Op Ed with Todd Gitlin: Ashcroft is Unprintable

On tour he bars the press and cozies up to local TV reporters

By Todd Gitlin and Jay Rosen

This appeared in the Los Angeles Times, Sep. 25, 2003. It began as an interview in PressThink, Sep. 16.

Atty. Gen. John Ashcroft, who is continuing his tour of the country to promote the Patriot Act, has at several stops, including Buffalo and Philadelphia, refused to speak to print reporters. While television correspondents can often breeze right in, their newspaper colleagues are kept at bay by Secret Service agents doing the bidding of the nation’s chief law enforcement official, who prefers audiences of handpicked enthusiasts and interviews with local television reporters.

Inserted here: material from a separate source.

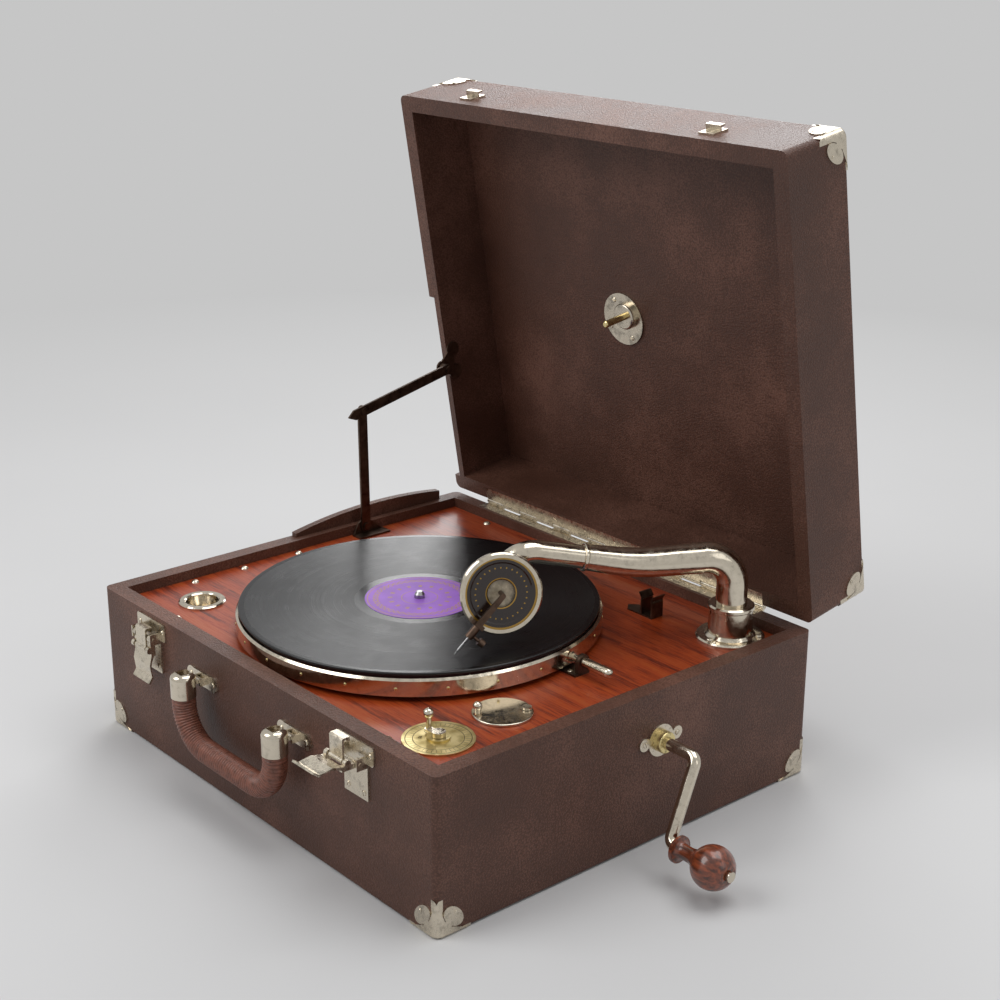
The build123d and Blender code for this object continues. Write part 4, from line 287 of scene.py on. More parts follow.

According to Justice Department spokeswoman Barbara Comstock, Ashcroft wants to explain “key facts directly to the American people” and not have to subject himself to “as much of a filter from people who are already invested in having a different view of it.”

Of course he does. What public official wouldn’t prefer a stenographer to an interlocutor? Ashcroft, like the president he serves, wishes to conduct the public’s business in an echo chamber. With aplomb and no hint of bad conscience, they practice the politics of no-politics, the politics of l’etat, c’est moi.

Like president, like attorney general. For example, on March 6, in a rare press conference on the verge of war in Iraq, George W. Bush joked that the choice of which reporters would be permitted to question him was scripted in advance. But he did put some of the tougher-minded reporters in their place, passing them over as if they were overeager sixth-graders.

Ashcroft knows that, with niftily chosen sound bites, he can dominate credulous local television, which harbors few practitioners of the probe and deep focus that can legitimately be called journalism. This has allowed him largely to stay “on message,” rally his partisans and keep annoying critics at bay. The exception was an interview with ABC News’ Peter Jennings this month in which Jennings did ask some pointed, specific questions about immigrant detention and other civil liberties infractions. No doubt Ashcroft will not be doing that again soon.

Television journalists are a competitive bunch, and they are loath to show solidarity with peers who have been stranded beyond the ropes. But it is wrong to go on with business as usual in this instance. Instead of enabling this highhanded behavior, they should solicit questions from print colleagues and use them, or ask Ashcroft on the air why he wants to reach local viewers but not local readers. (Don’t they need to know about the Patriot Act?) Surely it behooves favored television reporters to note for their listeners that the administration plays favorites. That’s news.

Ashcroft’s avoidance of the print press reveals something important about this administration — the zealotry with which it goes about protecting itself from scrutiny. This zealotry is linked with the paranoid streak that, as the historian Richard Hofstadter taught us long ago, runs like a bright thread through American history. Ashcroft’s segregation of journalists is paranoid, in the sense Hofstadter meant, because it turns fantasies of persecution into a conspiracy among print reporters to deny the attorney general a fair hearing. So he denies them access.

This is a bad twist on already unsavory precedents. In 1980, Ronald Reagan avoided reporters so devotedly they once felt compelled to put on a skit in which they interviewed a painting of him on the tarmac. In 1992, presidential candidate Bill Clinton delivered his message “unfiltered” to the voters by appearing on MTV, “Larry King Live” and Don Imus — in part because he preferred softball questions.

The Bush administration apparently figures that with this approach, you fool enough of the people enough of the time. In attention-span politics, you don’t care that some people will see through the smoke, and you don’t have to keep everything secret. You just assume that attention will fragment and move on. The next news cycle will focus elsewhere. Television works that way.

Ashcroft is betting that the press corps has no core, that reporters are more committed to seeking advantage over rivals than protecting the public’s right to know.

It’s past time for journalists to hold him to account.

Todd Gitlin is a professor of journalism and sociology at Columbia University and the author of “Letters to a Young Activist” (Basic Books, 2003). Jay Rosen is chairman of the department of journalism at New York University and the author of “What Are Journalists For?” (Yale University Press, 1999).